Task description:
Repeat, exactly as written, every line from the one holding "Continue the FreeCAD" through the one holding "DASHBOARD = dashboard()". Leave out all other lines.

── Provided material ──

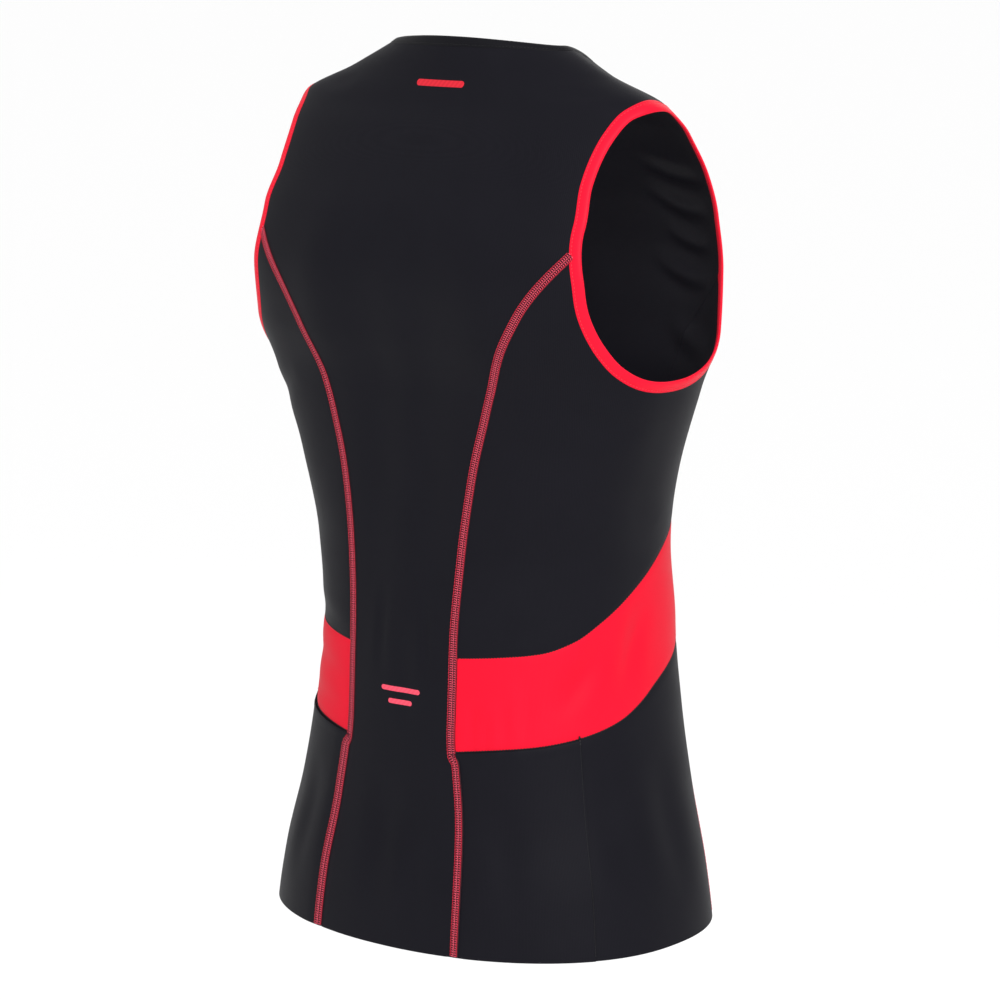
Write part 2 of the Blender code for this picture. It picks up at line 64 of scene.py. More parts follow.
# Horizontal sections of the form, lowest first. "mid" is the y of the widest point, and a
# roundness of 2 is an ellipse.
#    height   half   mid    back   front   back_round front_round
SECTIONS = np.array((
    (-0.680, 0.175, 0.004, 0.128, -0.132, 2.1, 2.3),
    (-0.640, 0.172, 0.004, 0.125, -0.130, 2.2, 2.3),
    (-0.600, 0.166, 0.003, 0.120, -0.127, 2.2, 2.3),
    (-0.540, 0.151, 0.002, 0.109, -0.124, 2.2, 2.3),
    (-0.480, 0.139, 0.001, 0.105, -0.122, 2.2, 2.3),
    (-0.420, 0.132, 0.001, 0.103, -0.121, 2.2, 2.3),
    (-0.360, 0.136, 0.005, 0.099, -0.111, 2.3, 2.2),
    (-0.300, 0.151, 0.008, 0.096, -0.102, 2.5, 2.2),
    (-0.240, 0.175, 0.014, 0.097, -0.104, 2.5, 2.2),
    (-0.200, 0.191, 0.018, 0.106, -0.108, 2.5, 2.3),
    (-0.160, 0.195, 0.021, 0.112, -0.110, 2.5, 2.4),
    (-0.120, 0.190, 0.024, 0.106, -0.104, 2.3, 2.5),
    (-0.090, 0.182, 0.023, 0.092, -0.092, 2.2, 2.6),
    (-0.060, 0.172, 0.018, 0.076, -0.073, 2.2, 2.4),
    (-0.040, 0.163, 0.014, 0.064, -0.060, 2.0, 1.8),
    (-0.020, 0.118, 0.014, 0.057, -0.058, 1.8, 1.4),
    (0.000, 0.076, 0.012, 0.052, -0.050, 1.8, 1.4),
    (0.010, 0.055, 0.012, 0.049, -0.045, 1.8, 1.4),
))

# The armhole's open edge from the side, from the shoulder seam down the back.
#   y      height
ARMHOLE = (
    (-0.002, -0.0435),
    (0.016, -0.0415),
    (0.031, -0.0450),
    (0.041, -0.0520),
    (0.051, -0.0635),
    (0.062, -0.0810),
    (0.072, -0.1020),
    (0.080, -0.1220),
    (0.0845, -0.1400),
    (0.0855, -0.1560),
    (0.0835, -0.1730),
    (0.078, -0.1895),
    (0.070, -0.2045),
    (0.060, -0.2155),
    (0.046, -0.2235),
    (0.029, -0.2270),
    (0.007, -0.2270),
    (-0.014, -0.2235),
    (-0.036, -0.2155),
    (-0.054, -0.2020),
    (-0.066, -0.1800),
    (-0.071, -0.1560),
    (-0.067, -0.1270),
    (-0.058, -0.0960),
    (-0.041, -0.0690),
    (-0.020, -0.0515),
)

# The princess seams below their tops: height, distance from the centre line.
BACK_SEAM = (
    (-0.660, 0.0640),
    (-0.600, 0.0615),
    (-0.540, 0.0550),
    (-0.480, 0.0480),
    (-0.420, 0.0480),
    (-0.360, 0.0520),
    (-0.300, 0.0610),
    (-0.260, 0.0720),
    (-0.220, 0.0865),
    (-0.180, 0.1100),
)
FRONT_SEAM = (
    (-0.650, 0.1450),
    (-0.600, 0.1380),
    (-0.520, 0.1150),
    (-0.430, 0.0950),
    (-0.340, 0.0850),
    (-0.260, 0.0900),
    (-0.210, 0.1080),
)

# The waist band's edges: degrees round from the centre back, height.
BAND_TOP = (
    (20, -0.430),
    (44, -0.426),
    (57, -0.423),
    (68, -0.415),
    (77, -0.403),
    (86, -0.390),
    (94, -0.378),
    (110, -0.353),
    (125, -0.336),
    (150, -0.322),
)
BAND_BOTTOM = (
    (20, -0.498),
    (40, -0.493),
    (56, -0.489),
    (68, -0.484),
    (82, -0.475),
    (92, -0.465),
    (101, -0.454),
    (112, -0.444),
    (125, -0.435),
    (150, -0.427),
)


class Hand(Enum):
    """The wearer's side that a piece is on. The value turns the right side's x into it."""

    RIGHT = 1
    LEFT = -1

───
── Provided material ──

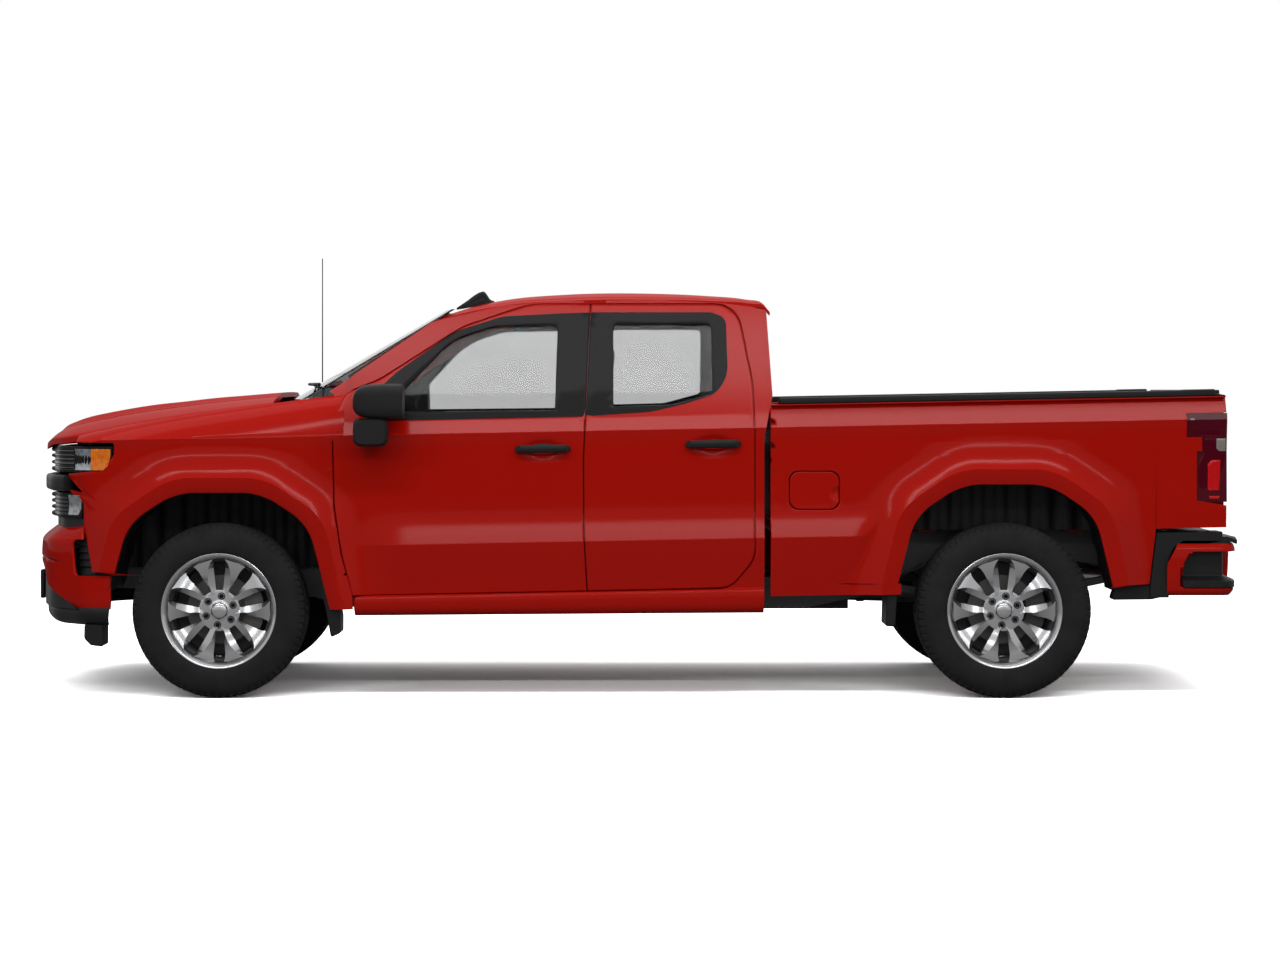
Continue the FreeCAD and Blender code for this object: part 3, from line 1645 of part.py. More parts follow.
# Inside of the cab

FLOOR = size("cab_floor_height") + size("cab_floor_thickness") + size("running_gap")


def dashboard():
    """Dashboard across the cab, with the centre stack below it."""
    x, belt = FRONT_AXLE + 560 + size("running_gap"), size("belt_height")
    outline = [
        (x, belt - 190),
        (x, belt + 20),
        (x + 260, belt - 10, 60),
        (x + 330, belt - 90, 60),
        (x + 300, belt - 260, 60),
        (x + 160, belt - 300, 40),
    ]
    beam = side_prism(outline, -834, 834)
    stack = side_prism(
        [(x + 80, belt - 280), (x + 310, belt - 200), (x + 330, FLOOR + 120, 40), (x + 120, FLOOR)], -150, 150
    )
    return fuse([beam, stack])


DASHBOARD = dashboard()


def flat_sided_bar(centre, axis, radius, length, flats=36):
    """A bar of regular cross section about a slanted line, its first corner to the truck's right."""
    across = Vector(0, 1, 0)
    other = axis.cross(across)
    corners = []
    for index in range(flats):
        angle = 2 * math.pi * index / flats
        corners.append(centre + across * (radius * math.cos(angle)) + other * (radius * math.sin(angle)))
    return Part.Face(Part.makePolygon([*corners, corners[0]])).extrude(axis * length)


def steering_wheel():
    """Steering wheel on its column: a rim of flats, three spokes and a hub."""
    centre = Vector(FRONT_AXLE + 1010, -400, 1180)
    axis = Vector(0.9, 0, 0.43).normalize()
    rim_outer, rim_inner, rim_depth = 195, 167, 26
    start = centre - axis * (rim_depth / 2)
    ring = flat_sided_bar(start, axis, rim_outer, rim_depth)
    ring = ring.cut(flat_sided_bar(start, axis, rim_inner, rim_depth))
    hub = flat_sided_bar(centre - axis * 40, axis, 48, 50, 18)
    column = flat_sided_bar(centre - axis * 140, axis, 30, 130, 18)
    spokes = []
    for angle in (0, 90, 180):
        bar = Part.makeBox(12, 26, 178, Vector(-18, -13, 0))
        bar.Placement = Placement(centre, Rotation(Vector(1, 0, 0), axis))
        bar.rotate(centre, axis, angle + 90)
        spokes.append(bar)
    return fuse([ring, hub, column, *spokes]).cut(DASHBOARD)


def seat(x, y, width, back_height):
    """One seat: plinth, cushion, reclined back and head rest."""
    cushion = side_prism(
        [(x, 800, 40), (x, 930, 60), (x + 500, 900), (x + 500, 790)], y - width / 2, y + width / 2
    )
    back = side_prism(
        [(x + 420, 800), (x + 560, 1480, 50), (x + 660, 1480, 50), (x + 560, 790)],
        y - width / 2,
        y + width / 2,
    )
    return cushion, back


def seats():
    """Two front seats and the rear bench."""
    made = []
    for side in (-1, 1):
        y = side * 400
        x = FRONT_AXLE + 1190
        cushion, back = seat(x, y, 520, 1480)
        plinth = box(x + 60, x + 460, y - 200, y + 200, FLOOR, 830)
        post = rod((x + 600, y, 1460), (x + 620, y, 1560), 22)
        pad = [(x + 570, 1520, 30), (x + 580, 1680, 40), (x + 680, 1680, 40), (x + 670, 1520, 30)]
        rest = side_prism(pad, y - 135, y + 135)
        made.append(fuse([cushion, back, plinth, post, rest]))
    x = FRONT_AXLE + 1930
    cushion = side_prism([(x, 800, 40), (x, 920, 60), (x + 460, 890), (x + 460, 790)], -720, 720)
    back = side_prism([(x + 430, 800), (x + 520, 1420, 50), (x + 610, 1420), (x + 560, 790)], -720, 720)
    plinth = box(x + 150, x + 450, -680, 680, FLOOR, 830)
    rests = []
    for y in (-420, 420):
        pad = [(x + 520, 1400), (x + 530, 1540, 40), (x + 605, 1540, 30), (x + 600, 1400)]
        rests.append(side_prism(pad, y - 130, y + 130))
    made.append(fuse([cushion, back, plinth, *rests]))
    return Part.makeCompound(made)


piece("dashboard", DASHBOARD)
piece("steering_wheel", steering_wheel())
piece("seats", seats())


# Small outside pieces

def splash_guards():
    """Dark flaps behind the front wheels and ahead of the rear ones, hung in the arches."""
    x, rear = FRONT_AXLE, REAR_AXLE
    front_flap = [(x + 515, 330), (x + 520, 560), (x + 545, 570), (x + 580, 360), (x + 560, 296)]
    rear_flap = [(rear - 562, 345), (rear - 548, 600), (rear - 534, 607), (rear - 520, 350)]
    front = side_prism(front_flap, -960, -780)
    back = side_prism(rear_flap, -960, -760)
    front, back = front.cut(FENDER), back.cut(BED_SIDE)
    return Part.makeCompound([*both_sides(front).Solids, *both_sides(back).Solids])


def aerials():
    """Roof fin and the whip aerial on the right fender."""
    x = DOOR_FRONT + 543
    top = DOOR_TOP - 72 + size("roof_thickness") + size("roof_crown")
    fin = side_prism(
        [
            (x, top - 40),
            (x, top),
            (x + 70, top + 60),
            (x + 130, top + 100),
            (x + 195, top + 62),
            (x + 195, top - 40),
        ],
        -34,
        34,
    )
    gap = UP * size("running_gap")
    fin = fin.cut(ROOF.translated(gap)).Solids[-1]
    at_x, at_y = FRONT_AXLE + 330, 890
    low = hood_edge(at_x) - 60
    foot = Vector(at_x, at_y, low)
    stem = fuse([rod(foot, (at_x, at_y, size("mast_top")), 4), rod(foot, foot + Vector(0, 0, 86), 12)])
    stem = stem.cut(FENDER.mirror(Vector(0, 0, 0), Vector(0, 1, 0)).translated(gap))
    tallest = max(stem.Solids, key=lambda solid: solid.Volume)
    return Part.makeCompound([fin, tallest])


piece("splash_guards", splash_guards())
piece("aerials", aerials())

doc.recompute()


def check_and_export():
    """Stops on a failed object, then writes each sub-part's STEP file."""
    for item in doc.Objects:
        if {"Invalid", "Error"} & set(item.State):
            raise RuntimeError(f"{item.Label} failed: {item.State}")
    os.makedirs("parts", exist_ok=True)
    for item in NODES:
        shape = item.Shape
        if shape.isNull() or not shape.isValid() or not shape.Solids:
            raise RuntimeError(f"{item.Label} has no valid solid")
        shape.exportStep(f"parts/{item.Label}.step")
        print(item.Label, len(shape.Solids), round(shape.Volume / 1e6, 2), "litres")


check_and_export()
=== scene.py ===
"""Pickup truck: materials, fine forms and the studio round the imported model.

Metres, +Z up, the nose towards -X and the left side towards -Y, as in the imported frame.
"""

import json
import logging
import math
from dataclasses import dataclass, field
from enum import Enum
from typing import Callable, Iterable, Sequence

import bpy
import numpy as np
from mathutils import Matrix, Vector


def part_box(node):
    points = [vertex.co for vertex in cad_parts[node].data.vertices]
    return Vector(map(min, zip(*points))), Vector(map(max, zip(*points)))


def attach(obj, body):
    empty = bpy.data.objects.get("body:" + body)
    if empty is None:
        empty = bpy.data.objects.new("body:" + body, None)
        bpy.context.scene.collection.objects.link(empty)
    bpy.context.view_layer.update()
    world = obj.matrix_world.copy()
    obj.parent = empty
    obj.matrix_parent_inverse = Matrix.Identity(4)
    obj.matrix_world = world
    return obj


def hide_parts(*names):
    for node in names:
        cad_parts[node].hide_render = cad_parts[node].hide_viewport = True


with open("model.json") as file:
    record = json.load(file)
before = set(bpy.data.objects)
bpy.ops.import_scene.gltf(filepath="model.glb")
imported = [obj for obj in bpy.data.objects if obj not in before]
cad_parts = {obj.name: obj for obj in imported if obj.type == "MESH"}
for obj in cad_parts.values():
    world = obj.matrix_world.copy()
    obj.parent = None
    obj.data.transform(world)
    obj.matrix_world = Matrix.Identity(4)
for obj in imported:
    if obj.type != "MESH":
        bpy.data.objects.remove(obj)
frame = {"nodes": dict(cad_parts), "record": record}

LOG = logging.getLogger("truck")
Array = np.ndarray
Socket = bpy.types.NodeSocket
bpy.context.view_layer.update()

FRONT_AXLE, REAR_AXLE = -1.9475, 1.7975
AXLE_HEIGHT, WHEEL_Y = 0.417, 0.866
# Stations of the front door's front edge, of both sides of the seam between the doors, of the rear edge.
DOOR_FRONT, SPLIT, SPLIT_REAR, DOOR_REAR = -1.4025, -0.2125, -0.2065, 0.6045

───
── Provided material ──

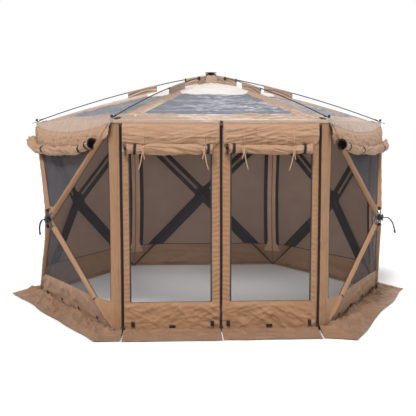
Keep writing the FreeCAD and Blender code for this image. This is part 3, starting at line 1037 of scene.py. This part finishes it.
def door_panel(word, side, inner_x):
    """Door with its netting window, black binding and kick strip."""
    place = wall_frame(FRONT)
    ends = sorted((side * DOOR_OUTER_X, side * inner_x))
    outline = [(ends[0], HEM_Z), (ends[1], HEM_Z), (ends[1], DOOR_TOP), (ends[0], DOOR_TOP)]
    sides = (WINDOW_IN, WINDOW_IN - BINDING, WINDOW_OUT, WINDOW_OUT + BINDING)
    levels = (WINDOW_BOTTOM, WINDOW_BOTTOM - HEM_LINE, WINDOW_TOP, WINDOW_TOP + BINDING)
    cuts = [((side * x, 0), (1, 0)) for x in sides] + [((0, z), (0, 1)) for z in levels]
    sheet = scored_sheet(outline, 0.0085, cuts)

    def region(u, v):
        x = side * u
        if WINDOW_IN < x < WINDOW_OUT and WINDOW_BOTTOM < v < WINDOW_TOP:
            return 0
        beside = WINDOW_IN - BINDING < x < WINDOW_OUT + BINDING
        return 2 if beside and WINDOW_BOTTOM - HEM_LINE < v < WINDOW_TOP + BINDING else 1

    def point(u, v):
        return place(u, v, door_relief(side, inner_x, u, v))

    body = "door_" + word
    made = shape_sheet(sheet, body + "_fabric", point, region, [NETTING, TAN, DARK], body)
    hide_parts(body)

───

Solution to the problem:
Continue the FreeCAD and Blender code for this object: part 3, from line 1645 of part.py. More parts follow.
# Inside of the cab

FLOOR = size("cab_floor_height") + size("cab_floor_thickness") + size("running_gap")


def dashboard():
    """Dashboard across the cab, with the centre stack below it."""
    x, belt = FRONT_AXLE + 560 + size("running_gap"), size("belt_height")
    outline = [
        (x, belt - 190),
        (x, belt + 20),
        (x + 260, belt - 10, 60),
        (x + 330, belt - 90, 60),
        (x + 300, belt - 260, 60),
        (x + 160, belt - 300, 40),
    ]
    beam = side_prism(outline, -834, 834)
    stack = side_prism(
        [(x + 80, belt - 280), (x + 310, belt - 200), (x + 330, FLOOR + 120, 40), (x + 120, FLOOR)], -150, 150
    )
    return fuse([beam, stack])


DASHBOARD = dashboard()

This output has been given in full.